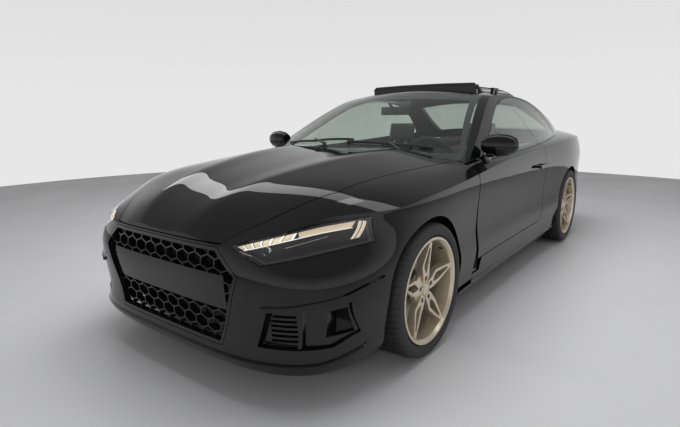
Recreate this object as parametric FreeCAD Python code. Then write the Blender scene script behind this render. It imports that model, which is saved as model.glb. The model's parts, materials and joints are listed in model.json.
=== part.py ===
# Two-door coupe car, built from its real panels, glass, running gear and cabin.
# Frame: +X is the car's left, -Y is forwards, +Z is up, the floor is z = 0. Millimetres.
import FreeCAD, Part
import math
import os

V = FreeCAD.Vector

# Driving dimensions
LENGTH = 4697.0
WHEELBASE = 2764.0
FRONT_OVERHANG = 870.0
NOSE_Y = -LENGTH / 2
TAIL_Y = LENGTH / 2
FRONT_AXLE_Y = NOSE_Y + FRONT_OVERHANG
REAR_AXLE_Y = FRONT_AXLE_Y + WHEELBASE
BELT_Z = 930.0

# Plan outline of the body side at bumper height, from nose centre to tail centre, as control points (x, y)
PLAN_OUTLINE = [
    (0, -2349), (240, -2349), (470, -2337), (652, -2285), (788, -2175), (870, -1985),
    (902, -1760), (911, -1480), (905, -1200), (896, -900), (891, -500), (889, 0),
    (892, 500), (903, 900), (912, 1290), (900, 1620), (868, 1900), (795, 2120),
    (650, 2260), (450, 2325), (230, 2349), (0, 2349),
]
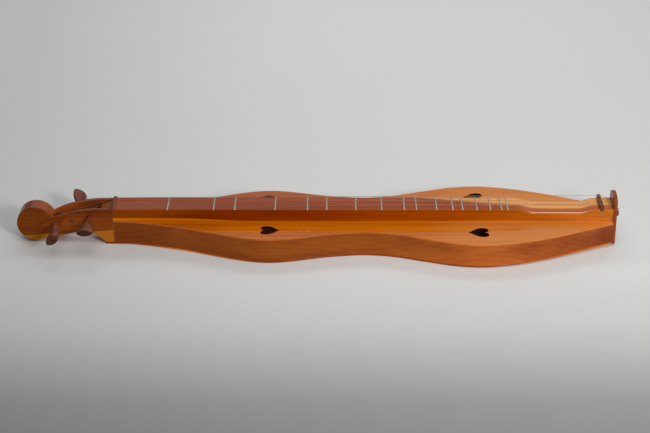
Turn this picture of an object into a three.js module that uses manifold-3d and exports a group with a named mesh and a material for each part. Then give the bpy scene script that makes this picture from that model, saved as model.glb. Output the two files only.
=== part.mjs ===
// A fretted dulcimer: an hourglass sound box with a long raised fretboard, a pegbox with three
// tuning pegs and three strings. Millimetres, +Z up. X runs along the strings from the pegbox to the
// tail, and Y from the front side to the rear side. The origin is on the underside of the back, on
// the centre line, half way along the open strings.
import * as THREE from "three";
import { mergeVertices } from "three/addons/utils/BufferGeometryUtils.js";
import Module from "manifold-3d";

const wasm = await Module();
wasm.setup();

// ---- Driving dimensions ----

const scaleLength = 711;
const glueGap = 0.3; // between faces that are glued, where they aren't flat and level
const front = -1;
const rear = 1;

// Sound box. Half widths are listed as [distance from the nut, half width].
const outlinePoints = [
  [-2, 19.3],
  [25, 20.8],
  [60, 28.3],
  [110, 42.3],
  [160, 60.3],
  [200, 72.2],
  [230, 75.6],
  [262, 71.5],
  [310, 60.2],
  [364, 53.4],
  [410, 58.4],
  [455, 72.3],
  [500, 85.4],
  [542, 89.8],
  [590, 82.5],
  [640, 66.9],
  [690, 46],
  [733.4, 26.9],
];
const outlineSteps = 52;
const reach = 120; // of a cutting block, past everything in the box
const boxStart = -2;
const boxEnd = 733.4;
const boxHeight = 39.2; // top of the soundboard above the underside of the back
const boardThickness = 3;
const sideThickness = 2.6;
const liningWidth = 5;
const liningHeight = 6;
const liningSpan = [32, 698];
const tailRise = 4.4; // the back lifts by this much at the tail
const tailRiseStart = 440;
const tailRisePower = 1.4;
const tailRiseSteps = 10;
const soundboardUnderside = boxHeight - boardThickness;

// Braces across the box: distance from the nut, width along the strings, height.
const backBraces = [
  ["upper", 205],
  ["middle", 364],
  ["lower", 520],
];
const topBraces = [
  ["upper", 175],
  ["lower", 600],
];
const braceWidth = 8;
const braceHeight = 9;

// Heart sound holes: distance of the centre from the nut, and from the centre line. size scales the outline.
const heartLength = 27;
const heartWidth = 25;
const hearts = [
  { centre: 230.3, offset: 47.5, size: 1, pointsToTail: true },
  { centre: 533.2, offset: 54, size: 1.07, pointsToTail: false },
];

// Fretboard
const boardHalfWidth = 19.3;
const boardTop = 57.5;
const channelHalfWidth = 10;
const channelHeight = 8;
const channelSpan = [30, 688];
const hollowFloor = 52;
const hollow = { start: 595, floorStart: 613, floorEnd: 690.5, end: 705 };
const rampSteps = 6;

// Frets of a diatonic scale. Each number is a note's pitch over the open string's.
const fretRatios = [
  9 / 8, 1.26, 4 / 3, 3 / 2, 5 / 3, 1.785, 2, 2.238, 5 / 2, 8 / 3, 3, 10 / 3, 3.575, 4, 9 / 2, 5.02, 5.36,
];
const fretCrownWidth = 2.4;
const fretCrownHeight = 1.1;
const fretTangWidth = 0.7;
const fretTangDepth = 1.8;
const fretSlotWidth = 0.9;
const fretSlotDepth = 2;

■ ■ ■

* [EXERCISE REQUIREMENTS] Search the data for the string "three". List each line that has it.

* [EXERCISE SOLUTION]
Turn this picture of an object into a three.js module that uses manifold-3d and exports a group with a named mesh and a material for each part. Then give the bpy scene script that makes this picture from that model, saved as model.glb. Output the two files only.
// A fretted dulcimer: an hourglass sound box with a long raised fretboard, a pegbox with three
// tuning pegs and three strings. Millimetres, +Z up. X runs along the strings from the pegbox to the
import * as THREE from "three";
import { mergeVertices } from "three/addons/utils/BufferGeometryUtils.js";